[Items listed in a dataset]
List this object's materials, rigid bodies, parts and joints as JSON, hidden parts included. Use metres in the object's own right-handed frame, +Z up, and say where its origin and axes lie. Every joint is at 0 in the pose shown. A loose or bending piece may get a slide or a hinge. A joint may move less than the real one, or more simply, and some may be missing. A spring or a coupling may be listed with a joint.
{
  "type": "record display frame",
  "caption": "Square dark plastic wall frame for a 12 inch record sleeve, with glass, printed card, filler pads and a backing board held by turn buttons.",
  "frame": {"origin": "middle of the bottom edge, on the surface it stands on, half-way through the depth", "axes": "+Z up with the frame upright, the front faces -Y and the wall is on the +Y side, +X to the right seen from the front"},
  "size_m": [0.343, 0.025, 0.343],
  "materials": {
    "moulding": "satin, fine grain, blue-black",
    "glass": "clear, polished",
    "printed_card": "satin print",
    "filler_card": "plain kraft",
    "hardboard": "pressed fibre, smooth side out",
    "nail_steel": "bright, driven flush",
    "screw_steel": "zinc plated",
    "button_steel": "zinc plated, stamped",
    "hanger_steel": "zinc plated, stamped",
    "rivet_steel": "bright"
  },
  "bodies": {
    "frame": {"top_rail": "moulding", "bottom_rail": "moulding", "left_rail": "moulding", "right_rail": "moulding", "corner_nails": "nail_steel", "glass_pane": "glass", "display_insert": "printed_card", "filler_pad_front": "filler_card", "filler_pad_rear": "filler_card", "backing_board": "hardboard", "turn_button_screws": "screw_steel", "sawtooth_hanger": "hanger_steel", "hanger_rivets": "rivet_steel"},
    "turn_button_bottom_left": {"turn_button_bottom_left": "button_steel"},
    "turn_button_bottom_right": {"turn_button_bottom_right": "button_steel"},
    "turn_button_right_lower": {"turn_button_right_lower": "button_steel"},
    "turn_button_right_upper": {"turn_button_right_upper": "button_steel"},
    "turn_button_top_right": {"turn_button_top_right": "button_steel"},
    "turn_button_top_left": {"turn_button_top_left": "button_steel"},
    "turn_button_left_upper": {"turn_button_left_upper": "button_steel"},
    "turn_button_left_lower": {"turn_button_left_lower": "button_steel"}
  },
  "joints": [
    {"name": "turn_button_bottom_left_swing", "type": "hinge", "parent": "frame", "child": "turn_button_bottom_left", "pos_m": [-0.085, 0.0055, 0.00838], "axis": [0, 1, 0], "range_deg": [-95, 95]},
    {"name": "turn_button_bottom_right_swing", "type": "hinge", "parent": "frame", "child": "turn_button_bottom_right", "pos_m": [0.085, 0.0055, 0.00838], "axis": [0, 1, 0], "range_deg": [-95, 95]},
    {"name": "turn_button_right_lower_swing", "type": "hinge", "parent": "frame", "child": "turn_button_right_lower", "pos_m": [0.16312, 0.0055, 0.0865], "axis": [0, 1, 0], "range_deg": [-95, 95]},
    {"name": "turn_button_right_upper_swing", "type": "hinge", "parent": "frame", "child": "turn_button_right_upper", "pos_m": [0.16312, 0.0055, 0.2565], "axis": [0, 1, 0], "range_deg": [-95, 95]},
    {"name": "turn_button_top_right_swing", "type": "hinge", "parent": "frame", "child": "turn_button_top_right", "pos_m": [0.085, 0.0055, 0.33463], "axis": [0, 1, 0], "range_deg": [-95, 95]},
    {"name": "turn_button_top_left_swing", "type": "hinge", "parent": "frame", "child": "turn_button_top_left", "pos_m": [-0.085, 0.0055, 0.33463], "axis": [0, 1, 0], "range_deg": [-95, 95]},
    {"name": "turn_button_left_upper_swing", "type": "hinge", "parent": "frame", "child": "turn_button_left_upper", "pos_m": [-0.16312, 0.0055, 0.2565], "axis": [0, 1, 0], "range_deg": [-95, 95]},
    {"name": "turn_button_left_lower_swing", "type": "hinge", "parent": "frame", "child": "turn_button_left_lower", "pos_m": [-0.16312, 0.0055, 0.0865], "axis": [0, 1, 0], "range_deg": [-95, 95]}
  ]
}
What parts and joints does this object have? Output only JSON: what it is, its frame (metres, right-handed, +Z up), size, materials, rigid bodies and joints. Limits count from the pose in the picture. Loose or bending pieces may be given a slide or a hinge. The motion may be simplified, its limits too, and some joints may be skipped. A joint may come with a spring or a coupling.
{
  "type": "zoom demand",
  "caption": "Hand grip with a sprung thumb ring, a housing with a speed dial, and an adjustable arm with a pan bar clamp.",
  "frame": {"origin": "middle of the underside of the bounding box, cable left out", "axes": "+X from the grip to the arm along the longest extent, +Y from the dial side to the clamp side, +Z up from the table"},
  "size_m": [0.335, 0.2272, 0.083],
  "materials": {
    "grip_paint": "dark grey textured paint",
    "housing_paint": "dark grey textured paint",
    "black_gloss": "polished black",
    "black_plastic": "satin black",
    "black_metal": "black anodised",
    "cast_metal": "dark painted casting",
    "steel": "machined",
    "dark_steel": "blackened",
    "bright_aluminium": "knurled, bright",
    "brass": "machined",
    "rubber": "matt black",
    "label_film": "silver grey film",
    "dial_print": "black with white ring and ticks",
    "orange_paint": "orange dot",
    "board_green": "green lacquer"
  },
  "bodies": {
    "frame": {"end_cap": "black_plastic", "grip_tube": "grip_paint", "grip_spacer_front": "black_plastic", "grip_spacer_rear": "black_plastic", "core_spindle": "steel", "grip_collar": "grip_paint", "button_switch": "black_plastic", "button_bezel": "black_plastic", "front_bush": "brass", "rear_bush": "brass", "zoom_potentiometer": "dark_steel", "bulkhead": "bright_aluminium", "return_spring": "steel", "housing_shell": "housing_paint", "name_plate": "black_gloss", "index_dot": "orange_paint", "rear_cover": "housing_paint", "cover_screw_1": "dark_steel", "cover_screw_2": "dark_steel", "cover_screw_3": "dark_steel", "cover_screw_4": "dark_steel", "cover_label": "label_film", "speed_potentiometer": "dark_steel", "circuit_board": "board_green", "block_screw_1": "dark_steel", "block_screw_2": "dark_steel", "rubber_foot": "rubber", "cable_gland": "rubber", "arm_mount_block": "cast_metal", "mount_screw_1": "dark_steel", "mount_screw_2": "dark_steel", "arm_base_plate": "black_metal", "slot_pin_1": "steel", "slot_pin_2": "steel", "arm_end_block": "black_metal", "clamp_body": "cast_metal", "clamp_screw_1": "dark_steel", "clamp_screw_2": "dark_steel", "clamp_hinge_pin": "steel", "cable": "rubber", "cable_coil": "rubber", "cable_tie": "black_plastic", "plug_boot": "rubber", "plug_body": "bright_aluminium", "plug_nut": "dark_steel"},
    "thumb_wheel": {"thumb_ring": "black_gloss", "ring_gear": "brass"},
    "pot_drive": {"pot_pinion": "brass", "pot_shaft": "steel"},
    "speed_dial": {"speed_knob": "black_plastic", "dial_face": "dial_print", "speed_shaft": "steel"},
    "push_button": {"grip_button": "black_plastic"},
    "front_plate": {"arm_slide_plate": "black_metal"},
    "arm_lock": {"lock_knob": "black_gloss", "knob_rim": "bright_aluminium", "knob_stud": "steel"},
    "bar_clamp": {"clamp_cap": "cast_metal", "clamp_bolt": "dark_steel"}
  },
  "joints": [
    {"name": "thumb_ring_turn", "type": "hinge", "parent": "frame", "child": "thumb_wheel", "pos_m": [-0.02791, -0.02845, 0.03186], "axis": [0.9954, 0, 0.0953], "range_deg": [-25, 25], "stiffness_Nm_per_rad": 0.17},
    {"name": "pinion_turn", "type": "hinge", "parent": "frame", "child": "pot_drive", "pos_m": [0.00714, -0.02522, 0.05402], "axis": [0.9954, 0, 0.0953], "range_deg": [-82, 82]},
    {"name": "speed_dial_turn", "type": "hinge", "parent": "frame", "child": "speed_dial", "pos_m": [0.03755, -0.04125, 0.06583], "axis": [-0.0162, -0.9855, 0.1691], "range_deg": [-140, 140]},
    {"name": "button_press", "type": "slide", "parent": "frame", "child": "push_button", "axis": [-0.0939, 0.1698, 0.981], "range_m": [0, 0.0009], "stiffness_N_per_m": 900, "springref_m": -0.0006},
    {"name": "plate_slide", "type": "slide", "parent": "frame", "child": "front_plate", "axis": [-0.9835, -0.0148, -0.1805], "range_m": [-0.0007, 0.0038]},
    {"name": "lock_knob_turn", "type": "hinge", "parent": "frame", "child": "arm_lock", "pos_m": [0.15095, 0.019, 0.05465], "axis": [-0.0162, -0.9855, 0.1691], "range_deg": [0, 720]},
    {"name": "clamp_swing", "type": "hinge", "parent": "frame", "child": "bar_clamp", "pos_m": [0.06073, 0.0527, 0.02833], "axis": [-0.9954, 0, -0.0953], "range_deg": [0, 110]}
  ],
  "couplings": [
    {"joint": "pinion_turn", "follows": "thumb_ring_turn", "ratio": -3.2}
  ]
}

» **Exercise task**
From the data above, copy out every line with the string "joints" in it.

» **Written reply**
List this object's materials, rigid bodies, parts and joints as JSON, hidden parts included. Use metres in the object's own right-handed frame, +Z up, and say where its origin and axes lie. Every joint is at 0 in the pose shown. A loose or bending piece may get a slide or a hinge. A joint may move less than the real one, or more simply, and some may be missing. A spring or a coupling may be listed with a joint.
  "joints": [
What parts and joints does this object have? Output only JSON: what it is, its frame (metres, right-handed, +Z up), size, materials, rigid bodies and joints. Limits count from the pose in the picture. Loose or bending pieces may be given a slide or a hinge. The motion may be simplified, its limits too, and some joints may be skipped. A joint may come with a spring or a coupling.
  "joints": [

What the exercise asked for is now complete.